* _3D code data_:

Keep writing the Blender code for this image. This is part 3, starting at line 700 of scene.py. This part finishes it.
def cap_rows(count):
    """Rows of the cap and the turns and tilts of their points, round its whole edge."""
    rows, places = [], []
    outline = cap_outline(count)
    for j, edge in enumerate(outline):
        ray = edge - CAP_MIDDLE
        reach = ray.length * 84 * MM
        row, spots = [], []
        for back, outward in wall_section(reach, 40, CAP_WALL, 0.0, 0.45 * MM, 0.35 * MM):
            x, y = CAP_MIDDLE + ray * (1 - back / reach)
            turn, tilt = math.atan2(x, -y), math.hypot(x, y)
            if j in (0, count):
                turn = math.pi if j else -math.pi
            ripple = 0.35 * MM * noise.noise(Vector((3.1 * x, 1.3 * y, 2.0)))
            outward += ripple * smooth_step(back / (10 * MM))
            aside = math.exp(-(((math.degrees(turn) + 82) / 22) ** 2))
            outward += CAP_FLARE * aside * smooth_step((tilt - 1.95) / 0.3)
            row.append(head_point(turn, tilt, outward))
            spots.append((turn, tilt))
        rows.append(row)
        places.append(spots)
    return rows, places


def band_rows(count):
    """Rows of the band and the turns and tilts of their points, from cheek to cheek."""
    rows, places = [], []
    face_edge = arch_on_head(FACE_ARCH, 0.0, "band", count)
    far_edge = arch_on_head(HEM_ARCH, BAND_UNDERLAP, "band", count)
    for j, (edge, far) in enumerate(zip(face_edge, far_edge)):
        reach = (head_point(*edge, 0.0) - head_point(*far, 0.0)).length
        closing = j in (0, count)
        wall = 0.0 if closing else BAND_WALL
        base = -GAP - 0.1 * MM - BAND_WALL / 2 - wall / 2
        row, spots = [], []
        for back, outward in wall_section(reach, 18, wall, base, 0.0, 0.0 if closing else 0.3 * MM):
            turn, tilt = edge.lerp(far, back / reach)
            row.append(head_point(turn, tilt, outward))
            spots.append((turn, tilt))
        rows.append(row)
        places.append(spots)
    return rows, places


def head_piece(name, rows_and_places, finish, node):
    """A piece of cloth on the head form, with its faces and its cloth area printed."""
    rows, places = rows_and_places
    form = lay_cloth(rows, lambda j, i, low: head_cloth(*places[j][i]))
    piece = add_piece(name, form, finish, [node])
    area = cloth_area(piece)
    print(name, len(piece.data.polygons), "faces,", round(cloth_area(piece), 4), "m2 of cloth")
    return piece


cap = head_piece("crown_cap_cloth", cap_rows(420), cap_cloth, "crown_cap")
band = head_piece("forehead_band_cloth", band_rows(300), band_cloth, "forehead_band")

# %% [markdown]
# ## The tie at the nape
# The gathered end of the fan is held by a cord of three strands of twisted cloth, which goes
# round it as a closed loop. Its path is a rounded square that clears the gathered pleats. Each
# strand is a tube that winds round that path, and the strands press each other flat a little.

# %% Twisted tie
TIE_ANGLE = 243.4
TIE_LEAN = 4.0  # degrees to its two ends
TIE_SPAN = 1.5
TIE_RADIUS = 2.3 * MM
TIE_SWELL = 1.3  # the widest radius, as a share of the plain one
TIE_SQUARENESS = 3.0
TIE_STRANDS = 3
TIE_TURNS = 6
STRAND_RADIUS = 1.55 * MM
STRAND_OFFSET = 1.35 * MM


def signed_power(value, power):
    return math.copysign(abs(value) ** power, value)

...

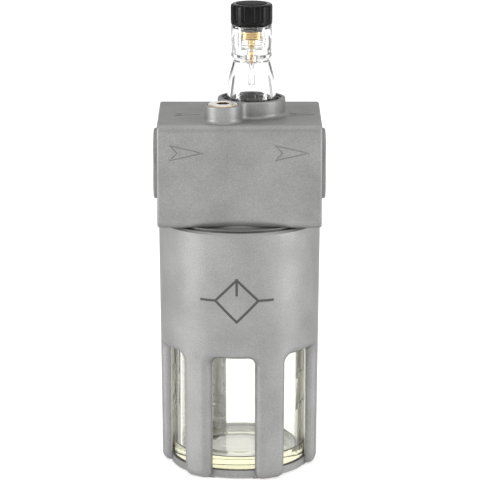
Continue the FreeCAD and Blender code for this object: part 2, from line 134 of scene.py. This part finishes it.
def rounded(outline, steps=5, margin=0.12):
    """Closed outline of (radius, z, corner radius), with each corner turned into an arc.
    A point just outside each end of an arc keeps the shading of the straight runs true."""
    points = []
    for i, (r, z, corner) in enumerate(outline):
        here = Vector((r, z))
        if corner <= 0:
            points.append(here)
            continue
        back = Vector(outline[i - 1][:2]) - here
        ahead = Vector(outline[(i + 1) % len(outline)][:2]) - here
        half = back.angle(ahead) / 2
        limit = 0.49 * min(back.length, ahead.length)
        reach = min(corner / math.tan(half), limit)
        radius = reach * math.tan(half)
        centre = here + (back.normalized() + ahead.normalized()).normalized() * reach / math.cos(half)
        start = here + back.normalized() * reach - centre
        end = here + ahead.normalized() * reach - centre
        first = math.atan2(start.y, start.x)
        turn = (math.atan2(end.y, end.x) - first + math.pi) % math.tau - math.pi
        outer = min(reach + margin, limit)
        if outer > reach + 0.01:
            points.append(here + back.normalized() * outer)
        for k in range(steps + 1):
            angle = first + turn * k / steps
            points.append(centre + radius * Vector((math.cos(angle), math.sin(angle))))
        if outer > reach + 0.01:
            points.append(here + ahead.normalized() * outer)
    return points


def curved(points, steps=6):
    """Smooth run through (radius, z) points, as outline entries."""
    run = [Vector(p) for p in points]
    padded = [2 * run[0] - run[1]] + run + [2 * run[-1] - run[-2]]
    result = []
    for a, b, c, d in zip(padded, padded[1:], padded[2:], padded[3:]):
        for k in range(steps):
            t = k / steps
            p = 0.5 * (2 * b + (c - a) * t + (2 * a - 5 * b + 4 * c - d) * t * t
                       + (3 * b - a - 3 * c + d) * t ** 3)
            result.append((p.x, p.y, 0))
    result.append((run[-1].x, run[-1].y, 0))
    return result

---

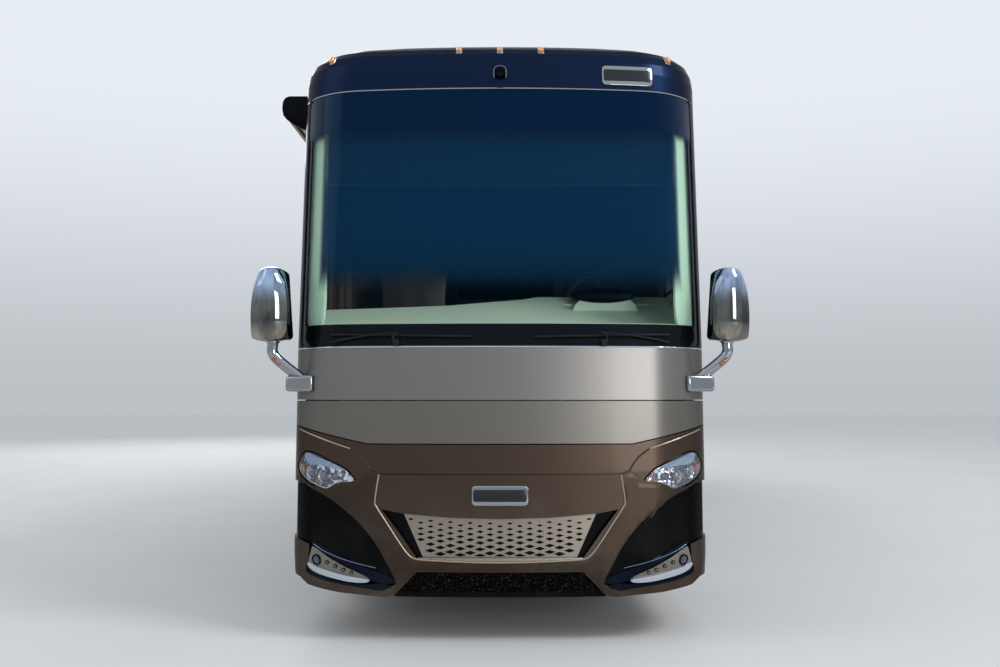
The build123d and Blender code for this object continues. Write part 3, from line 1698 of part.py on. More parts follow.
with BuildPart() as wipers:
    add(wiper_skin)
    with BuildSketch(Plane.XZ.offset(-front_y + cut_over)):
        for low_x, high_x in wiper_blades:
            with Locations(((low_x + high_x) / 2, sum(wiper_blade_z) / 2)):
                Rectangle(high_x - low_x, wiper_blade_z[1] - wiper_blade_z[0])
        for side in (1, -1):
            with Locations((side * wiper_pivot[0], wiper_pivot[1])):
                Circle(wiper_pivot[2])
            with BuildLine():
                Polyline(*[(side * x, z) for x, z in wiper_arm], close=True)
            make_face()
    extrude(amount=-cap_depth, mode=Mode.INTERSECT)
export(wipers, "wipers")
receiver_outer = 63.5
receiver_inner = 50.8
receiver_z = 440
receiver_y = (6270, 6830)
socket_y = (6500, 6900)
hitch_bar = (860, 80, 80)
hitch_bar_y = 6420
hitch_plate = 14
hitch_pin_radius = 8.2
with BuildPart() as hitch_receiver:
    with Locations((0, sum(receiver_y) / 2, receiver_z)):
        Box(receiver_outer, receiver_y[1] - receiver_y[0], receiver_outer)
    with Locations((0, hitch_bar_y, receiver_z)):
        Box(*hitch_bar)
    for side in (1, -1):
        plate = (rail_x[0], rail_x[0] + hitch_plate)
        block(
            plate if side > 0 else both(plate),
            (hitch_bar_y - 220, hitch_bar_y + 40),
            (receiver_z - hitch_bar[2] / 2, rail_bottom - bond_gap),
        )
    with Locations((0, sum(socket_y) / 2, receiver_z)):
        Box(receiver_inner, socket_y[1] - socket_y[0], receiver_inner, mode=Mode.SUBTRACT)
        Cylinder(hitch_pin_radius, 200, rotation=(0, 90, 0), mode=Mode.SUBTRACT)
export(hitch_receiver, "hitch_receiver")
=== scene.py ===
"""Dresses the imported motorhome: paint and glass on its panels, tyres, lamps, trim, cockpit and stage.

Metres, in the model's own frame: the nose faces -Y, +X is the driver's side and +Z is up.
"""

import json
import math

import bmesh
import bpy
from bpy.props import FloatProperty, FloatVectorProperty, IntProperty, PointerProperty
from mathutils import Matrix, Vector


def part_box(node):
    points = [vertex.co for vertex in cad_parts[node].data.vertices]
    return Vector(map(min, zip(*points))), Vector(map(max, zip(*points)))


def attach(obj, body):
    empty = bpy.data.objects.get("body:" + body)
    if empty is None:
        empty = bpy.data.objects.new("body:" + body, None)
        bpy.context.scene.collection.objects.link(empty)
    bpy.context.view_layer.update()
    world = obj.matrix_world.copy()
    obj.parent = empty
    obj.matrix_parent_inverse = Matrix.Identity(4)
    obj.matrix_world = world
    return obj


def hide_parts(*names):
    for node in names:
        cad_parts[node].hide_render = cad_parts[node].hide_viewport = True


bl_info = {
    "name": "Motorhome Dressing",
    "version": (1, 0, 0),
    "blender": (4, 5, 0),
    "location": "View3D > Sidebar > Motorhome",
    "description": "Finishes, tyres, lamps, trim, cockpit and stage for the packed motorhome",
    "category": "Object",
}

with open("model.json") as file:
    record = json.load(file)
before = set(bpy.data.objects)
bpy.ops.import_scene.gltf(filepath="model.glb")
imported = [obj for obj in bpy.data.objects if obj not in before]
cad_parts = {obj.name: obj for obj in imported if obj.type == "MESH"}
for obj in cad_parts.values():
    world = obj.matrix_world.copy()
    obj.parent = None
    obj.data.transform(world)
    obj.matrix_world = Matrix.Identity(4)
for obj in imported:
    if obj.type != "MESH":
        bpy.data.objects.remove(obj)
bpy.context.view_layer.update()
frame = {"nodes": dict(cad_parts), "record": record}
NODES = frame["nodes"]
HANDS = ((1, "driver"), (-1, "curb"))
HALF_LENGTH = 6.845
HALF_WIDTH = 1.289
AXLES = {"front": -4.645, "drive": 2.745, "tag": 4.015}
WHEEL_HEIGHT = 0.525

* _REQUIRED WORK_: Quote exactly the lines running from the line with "socket_y = (6500, 6900)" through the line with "if empty is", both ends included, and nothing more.

* _SOLUTION TO THIS EXERCISE_:
socket_y = (6500, 6900)
hitch_bar = (860, 80, 80)
hitch_bar_y = 6420
hitch_plate = 14
hitch_pin_radius = 8.2
with BuildPart() as hitch_receiver:
    with Locations((0, sum(receiver_y) / 2, receiver_z)):
        Box(receiver_outer, receiver_y[1] - receiver_y[0], receiver_outer)
    with Locations((0, hitch_bar_y, receiver_z)):
        Box(*hitch_bar)
    for side in (1, -1):
        plate = (rail_x[0], rail_x[0] + hitch_plate)
        block(
            plate if side > 0 else both(plate),
            (hitch_bar_y - 220, hitch_bar_y + 40),
            (receiver_z - hitch_bar[2] / 2, rail_bottom - bond_gap),
        )
    with Locations((0, sum(socket_y) / 2, receiver_z)):
        Box(receiver_inner, socket_y[1] - socket_y[0], receiver_inner, mode=Mode.SUBTRACT)
        Cylinder(hitch_pin_radius, 200, rotation=(0, 90, 0), mode=Mode.SUBTRACT)
export(hitch_receiver, "hitch_receiver")
=== scene.py ===
"""Dresses the imported motorhome: paint and glass on its panels, tyres, lamps, trim, cockpit and stage.

Metres, in the model's own frame: the nose faces -Y, +X is the driver's side and +Z is up.
"""

import json
import math

import bmesh
import bpy
from bpy.props import FloatProperty, FloatVectorProperty, IntProperty, PointerProperty
from mathutils import Matrix, Vector


def part_box(node):
    points = [vertex.co for vertex in cad_parts[node].data.vertices]
    return Vector(map(min, zip(*points))), Vector(map(max, zip(*points)))


def attach(obj, body):
    empty = bpy.data.objects.get("body:" + body)
    if empty is None:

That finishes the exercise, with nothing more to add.